#### Stored data:
────────────────────

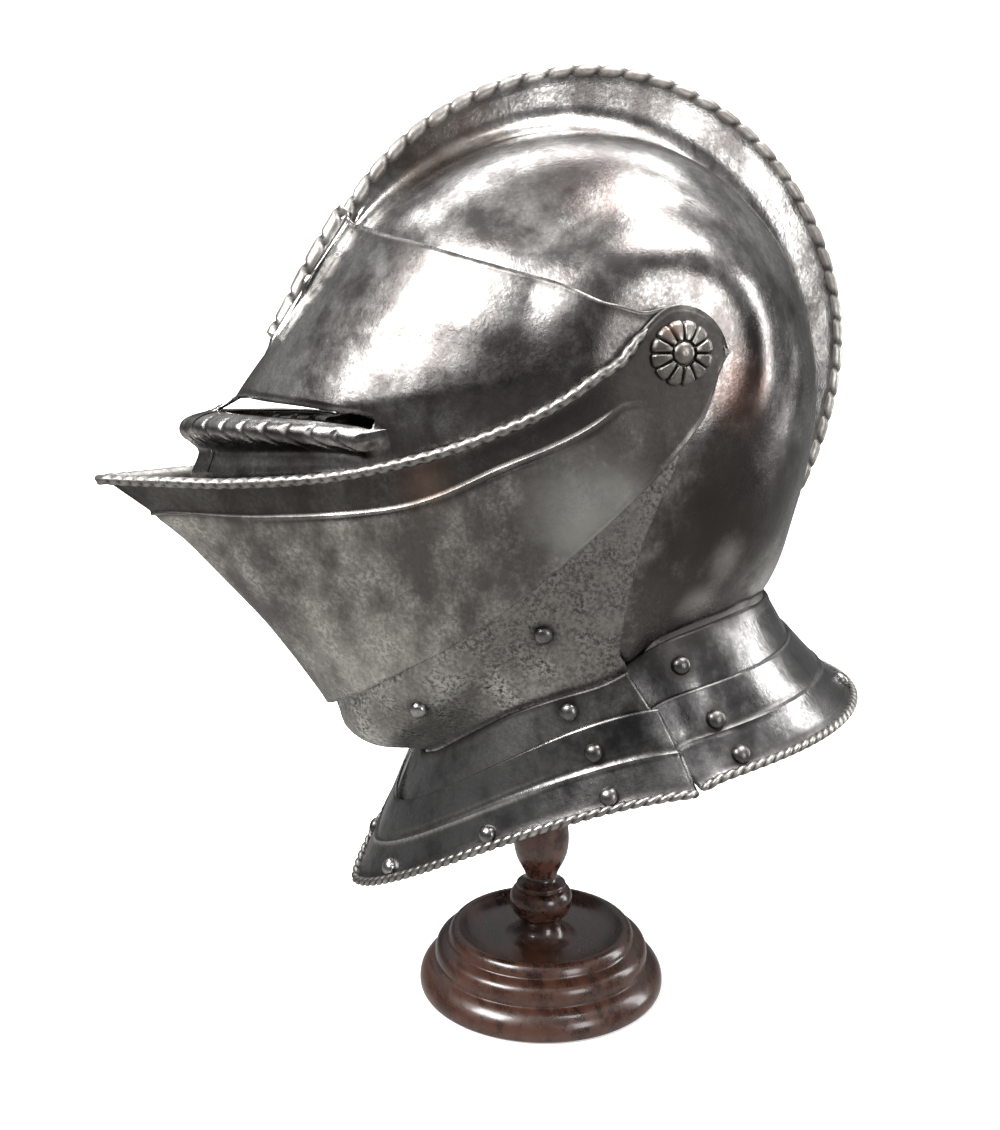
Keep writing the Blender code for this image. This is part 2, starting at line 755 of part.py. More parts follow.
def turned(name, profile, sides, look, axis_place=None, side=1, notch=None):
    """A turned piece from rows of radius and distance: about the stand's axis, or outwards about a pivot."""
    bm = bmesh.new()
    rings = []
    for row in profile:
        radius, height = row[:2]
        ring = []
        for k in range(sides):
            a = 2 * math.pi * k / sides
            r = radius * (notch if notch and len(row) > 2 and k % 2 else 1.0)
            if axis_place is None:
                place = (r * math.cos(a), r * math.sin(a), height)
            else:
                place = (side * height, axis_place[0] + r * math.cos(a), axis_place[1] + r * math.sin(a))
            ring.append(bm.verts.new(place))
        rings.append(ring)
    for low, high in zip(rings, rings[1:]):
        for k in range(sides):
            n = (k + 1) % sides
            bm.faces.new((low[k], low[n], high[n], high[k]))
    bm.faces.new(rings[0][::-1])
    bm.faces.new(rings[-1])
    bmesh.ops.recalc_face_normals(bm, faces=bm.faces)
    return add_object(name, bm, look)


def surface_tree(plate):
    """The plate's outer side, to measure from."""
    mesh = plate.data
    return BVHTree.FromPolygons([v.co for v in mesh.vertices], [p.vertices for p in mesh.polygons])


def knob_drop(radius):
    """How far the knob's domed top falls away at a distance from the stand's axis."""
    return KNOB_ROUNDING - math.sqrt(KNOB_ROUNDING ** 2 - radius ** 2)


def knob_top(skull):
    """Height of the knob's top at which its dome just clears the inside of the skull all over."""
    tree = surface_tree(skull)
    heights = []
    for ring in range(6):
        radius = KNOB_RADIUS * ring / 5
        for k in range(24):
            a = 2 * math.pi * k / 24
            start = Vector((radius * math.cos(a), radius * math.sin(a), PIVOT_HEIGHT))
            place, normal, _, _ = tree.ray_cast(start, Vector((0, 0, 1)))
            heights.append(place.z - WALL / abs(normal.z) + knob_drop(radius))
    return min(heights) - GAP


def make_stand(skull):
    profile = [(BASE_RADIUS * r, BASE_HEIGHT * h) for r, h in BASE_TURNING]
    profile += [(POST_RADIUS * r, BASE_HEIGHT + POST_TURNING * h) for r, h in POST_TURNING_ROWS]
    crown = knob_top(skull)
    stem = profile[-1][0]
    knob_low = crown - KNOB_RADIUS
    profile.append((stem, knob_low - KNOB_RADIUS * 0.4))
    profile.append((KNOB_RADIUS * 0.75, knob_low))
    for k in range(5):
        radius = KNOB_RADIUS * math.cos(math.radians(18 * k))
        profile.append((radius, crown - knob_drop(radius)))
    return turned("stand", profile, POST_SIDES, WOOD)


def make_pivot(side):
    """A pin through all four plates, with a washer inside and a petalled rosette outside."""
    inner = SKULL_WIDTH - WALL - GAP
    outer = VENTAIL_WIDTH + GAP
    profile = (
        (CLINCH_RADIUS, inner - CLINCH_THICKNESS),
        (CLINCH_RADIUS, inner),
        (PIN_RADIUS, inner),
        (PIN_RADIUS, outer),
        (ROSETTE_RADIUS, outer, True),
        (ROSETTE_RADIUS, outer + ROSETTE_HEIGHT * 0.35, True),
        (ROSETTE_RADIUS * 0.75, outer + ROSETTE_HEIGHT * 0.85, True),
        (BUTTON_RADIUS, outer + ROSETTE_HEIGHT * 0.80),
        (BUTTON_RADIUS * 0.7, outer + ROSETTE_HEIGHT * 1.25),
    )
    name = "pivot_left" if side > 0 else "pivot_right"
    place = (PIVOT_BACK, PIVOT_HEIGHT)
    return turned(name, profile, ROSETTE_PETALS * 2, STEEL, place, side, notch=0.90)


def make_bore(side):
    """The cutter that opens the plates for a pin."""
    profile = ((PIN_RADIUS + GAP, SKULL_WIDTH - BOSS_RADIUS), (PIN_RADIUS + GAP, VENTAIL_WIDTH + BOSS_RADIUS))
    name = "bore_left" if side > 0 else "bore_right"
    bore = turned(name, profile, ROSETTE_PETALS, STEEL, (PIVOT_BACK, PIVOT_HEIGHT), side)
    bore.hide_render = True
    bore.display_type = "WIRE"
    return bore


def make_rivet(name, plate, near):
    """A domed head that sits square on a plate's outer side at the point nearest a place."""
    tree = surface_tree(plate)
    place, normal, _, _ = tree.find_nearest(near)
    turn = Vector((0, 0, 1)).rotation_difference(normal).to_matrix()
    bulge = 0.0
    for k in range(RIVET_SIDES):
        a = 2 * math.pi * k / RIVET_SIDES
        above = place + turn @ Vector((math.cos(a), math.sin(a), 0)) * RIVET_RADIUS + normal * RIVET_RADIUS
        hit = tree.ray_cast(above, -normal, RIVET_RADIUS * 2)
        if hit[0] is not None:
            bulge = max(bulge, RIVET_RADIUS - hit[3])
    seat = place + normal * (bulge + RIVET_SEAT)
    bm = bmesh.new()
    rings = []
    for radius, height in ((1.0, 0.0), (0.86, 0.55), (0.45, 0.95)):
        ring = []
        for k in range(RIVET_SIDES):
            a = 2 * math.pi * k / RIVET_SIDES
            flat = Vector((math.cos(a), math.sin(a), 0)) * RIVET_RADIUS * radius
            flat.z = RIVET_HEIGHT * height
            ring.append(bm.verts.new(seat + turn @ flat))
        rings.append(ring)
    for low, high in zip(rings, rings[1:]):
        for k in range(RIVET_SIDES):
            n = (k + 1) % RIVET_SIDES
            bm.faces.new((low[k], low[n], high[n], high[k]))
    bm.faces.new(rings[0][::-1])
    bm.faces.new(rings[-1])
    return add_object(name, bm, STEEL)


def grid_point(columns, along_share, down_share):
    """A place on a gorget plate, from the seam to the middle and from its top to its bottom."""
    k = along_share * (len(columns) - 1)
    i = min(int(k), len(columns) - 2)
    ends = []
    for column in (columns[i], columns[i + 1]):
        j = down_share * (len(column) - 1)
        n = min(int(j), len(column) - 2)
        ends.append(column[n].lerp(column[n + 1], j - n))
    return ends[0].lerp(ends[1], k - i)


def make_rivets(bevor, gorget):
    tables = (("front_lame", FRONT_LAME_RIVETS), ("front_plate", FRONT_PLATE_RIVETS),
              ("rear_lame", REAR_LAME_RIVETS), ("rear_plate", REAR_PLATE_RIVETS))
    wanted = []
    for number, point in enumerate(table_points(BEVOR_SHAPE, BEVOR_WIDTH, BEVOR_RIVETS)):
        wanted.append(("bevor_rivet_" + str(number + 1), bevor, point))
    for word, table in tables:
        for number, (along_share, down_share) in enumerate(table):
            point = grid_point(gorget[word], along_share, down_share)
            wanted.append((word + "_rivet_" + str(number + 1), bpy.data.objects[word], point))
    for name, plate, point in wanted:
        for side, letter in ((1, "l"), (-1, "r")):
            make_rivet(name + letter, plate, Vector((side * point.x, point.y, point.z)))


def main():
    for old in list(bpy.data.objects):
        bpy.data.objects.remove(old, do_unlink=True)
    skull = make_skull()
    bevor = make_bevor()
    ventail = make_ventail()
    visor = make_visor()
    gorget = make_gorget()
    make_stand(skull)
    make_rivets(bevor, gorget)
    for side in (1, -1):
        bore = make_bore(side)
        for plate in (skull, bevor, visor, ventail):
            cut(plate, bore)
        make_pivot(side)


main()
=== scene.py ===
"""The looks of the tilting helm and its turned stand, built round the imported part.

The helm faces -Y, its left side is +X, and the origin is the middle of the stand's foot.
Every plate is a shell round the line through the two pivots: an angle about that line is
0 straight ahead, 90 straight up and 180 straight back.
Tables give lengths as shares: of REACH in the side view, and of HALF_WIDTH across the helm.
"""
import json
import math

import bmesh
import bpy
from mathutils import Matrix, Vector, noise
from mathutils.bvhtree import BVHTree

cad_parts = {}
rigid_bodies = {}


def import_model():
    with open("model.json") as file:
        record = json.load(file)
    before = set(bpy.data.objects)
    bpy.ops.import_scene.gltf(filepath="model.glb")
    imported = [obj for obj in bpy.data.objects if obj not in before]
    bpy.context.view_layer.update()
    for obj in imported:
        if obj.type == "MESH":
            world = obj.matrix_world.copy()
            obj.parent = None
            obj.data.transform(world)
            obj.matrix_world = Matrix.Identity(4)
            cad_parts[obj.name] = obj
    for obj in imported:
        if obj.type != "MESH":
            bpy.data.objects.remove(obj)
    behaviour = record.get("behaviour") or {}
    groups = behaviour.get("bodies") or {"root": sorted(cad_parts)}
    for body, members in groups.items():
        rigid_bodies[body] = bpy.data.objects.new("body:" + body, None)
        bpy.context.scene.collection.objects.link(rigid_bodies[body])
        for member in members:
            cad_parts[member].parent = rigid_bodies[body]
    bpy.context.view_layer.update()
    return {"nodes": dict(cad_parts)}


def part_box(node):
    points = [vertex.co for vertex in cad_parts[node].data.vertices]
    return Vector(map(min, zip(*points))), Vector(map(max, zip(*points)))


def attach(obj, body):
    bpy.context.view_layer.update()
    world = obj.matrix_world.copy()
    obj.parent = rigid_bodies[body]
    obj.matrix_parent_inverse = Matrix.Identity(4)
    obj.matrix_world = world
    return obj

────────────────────

#### Short exercise:
Only the lines from the one containing "for plate in" through the one containing "obj.matrix_world = Matrix.Identity(4)" are to be retyped, both boundary lines included, with no other material.

#### Written response:
        for plate in (skull, bevor, visor, ventail):
            cut(plate, bore)
        make_pivot(side)


main()
=== scene.py ===
"""The looks of the tilting helm and its turned stand, built round the imported part.

The helm faces -Y, its left side is +X, and the origin is the middle of the stand's foot.
Every plate is a shell round the line through the two pivots: an angle about that line is
0 straight ahead, 90 straight up and 180 straight back.
Tables give lengths as shares: of REACH in the side view, and of HALF_WIDTH across the helm.
"""
import json
import math

import bmesh
import bpy
from mathutils import Matrix, Vector, noise
from mathutils.bvhtree import BVHTree

cad_parts = {}
rigid_bodies = {}


def import_model():
    with open("model.json") as file:
        record = json.load(file)
    before = set(bpy.data.objects)
    bpy.ops.import_scene.gltf(filepath="model.glb")
    imported = [obj for obj in bpy.data.objects if obj not in before]
    bpy.context.view_layer.update()
    for obj in imported:
        if obj.type == "MESH":
            world = obj.matrix_world.copy()
            obj.parent = None
            obj.data.transform(world)
            obj.matrix_world = Matrix.Identity(4)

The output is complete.